The story goes as follows. One afternoon, when he was still a boy, Bennett came across a crowd in a street. Approaching the crowd he witnessed a terrible spectacle. A police constable, sitting on the pavement, was propping up a man who had committed suicide by cutting his own throat. His head was hanging forward on his chest, and blood was streaming down over his clothes. A dark red pool was spreading across the road.

The boy, seeing a dead body for the first time, was transfixed. There were other police constables standing by, and with them was a man dressed in black. To the boy’s vivid imagination the man in black appeared to be an undertaker. He was in fact a doctor.

The public bar of a nineteenth-century public house. Punch volume 38 1860.

A blind eye

But the most vivid detail in Bennett’s account of the incident was what happened next. For when he went on his way and had got about two or three hundred yards down the street, he heard rapid footsteps behind him. Turning round he saw the constable — the constable who had been holding the dead man — hurrying in his direction. His face, deathly pale, wore an expression of horror and disgust.

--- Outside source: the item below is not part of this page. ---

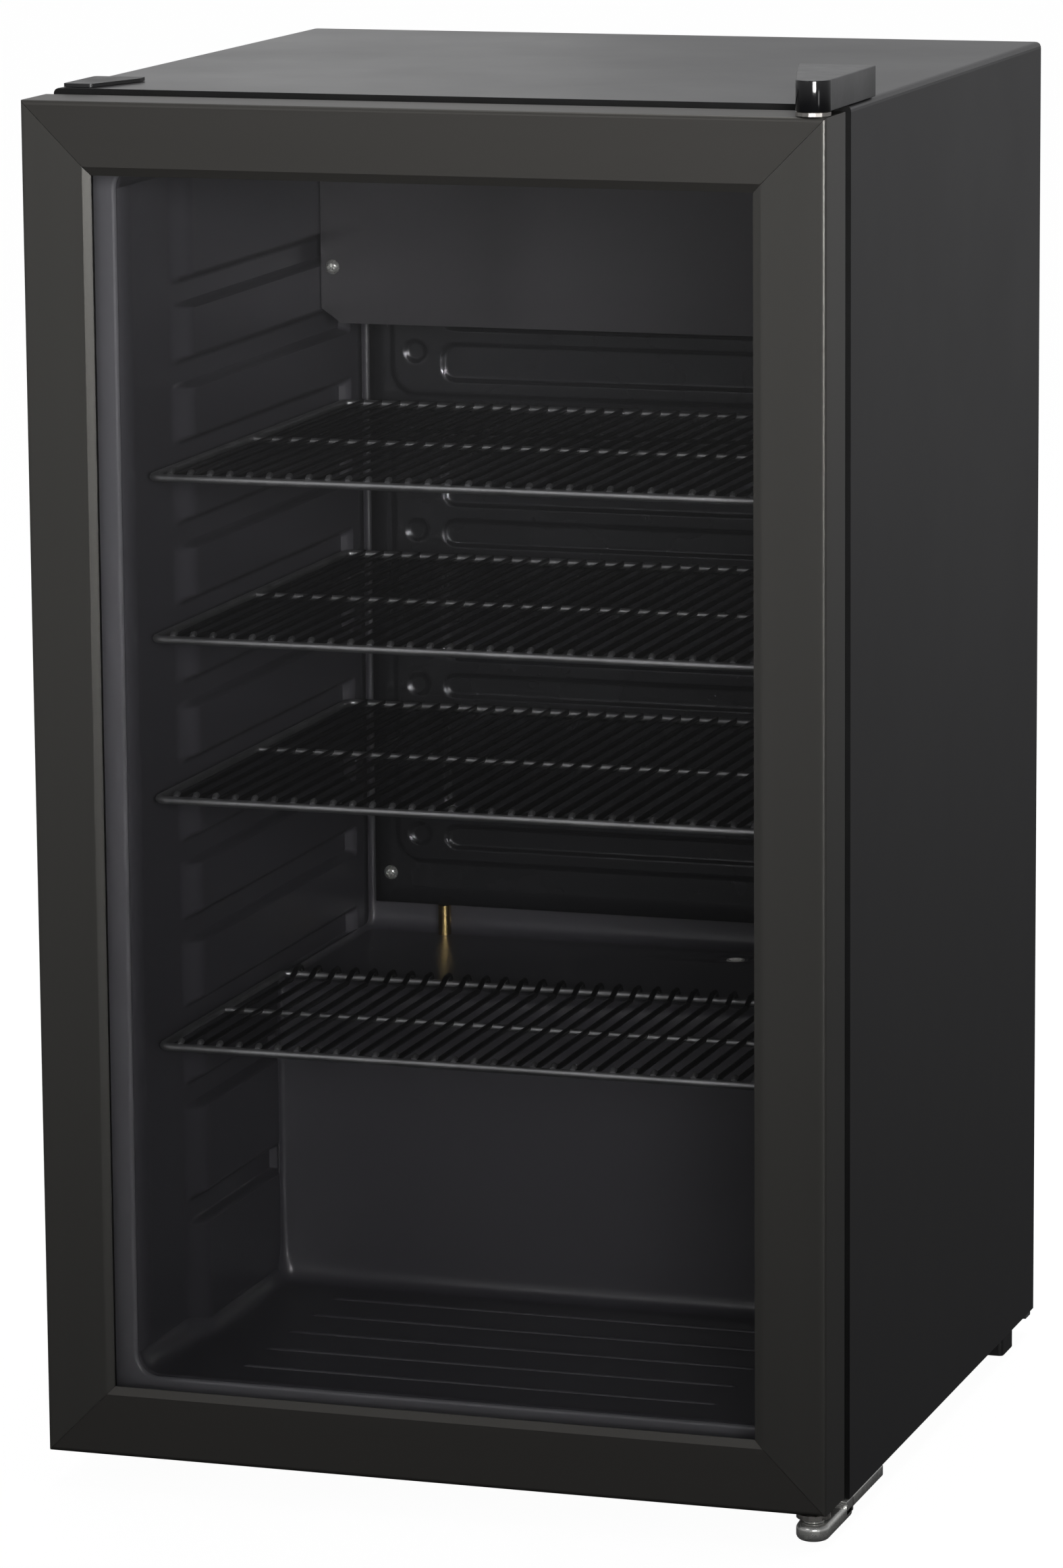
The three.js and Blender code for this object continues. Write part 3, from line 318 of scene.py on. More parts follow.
def round_path(points, radius, steps=5):
    """The points with each inner corner turned into an arc."""
    path = [Vector(points[0])]
    for before, here, after in zip(points, points[1:], points[2:]):
        here = Vector(here)
        back, on = Vector(before) - here, Vector(after) - here
        half = back.angle(on) / 2
        if half > NEARLY_STRAIGHT:
            path.append(here)
            continue
        reach = min(radius / math.tan(half), back.length * 0.49, on.length * 0.49)
        start, end = here + back.normalized() * reach, here + on.normalized() * reach
        for k in range(steps + 1):
            t = k / steps
            path.append(start * (1 - t) ** 2 + here * 2 * t * (1 - t) + end * t ** 2)
    path.append(Vector(points[-1]))
    return path


def ring_faces(rings, count):
    """Quads between closed rings of count vertices each."""
    return [(i * count + k, i * count + (k + 1) % count, (i + 1) * count + (k + 1) % count,
             (i + 1) * count + k) for i in range(rings - 1) for k in range(count)]


def lathe(profile, centre, sides=40, axis="Z"):
    """A turned body: profile is (radius, height) from one end of the axis to the other."""
    vertices = []
    for radius, height in profile:
        for k in range(sides):
            angle = 2 * math.pi * k / sides
            x, y = radius * math.cos(angle), radius * math.sin(angle)
            local = {"Z": (x, y, height), "Y": (x, height, -y), "X": (height, x, y)}[axis]
            vertices.append(tuple(a + b for a, b in zip(centre, local)))
    faces = ring_faces(len(profile), sides)
    faces.append(tuple(reversed(range(sides))))
    faces.append(tuple(range((len(profile) - 1) * sides, len(profile) * sides)))
    return vertices, faces


def round_profile(points, radius, steps=4):
    """A lathe or outline profile with its inner corners rounded."""
    flat = round_path([(a, b, 0) for a, b in points], radius, steps)
    return [(p.x, p.y) for p in flat]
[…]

Striding past the boy the constable stopped at a public house, which stood a few yards further on. He wiped his mouth with the back of his left hand, then disappeared into the private bar of the public house, where, the boy imagined, he called for a stiff restorative. The poor fellow had had a rough time of it, and one hopes that the publican had the good sense to serve him, even though he was in uniform. Rules, after all, are made to be broken.